The country has a desert climate with one of the hottest temperatures in the world. It has a vast gravel desert plain that encompasses most of the central region with mountain ranges along the north and southeast coasts.

Oman was once known as ‘Magan’ (Makkan) by the ancient Persian and Mesopotamian civilisation. It has an extensive collection of archaeological and historical relics which predates Islam. These relics are stored in museums throughout the country and provide visitors with unique opportunities to study the region’s history. While Oman shares many similarities with its Arabic neighbours such as Islamic faith and tribal beliefs, it maintains a distinct cultural identity.
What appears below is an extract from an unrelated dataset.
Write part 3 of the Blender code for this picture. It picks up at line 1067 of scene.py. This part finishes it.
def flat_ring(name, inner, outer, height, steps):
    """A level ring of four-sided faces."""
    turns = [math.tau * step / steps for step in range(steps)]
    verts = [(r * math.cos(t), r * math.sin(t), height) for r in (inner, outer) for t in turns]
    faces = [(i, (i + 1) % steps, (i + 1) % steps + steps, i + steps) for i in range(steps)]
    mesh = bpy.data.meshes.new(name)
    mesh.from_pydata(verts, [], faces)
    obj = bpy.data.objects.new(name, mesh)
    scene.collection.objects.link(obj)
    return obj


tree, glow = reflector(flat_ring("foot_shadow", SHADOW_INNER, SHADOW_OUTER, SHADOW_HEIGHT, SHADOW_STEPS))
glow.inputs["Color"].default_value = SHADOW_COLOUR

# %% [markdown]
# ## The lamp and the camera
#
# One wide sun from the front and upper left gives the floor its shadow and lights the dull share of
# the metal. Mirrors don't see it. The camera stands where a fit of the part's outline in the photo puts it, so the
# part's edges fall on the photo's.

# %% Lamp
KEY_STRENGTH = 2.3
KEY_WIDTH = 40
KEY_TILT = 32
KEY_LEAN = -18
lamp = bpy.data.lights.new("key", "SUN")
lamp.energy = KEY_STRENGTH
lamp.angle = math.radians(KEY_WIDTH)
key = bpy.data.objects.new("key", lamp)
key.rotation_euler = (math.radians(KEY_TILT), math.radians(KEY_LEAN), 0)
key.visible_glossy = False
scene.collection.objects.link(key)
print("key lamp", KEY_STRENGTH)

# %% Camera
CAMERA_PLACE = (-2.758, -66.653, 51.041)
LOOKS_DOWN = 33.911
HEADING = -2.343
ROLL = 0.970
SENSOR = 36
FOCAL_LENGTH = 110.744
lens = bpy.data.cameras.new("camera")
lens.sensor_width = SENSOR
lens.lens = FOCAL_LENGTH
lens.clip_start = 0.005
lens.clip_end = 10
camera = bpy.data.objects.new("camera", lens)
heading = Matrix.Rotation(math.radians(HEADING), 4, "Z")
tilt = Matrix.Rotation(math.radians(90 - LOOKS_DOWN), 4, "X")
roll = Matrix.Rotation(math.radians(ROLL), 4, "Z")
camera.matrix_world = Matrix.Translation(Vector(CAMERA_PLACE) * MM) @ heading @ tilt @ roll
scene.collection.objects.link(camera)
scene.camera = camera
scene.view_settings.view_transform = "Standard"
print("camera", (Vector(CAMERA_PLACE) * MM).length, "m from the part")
The country’s presence on the Indian Ocean has allowed it to foster a strong maritime tradition. The Omani people have a long shipbuilding record and have historically been recognised as master shipbuilders. Maritime travel has played a major role in the country’s development since ancient times, with Sur being one of the most famous shipbuilding cities in the Indian Ocean.

Muscat, the capital city of Oman, has been an important trading post since the 1st century. This historical port town in the Gulf of Oman has attracted foreign traders including Persians and Balochis. Modern Muscat’s economy emphasises trade, petroleum and port services.

Currently, Omani economy relies on industry (55.1%), services (47.2%) and agriculture (1.5%), according to the CIA World Factbook. 

The industry sector depends on crude oil production and refining, natural and liquefied natural gas (LNG) production, construction, cement, copper, steel, chemicals and fibre optics. The country’s main export partners include China, Japan, United Arab Emirates, South Korea, Thailand and Singapore.

The country’s services industry mostly focuses on tourism. It is experiencing rapid development with numerous luxury hotels being established throughout the country since the 1980s. These include beachside resorts, desert hotels and safari retreats.

The preservation of natural surroundings and cultural traditions enabled Oman to retain an “Old Arabia” spirit. This made the country popular for both ecological and historical tourism.

Oman has one of the most diverse environments in the Middle East with ancient monuments scattered throughout the region. Its strategic location near the Arabian Sea has resulted in more than 500 forts, castles and watch towers established throughout history.

One of the most famous structures is the Nakhal Fort, a large pre-Islamic fortification that was built to protect trade routes near an oasis area. It was rebuilt by architects in the 17th century and currently serves as a museum with various exhibits of historic guns.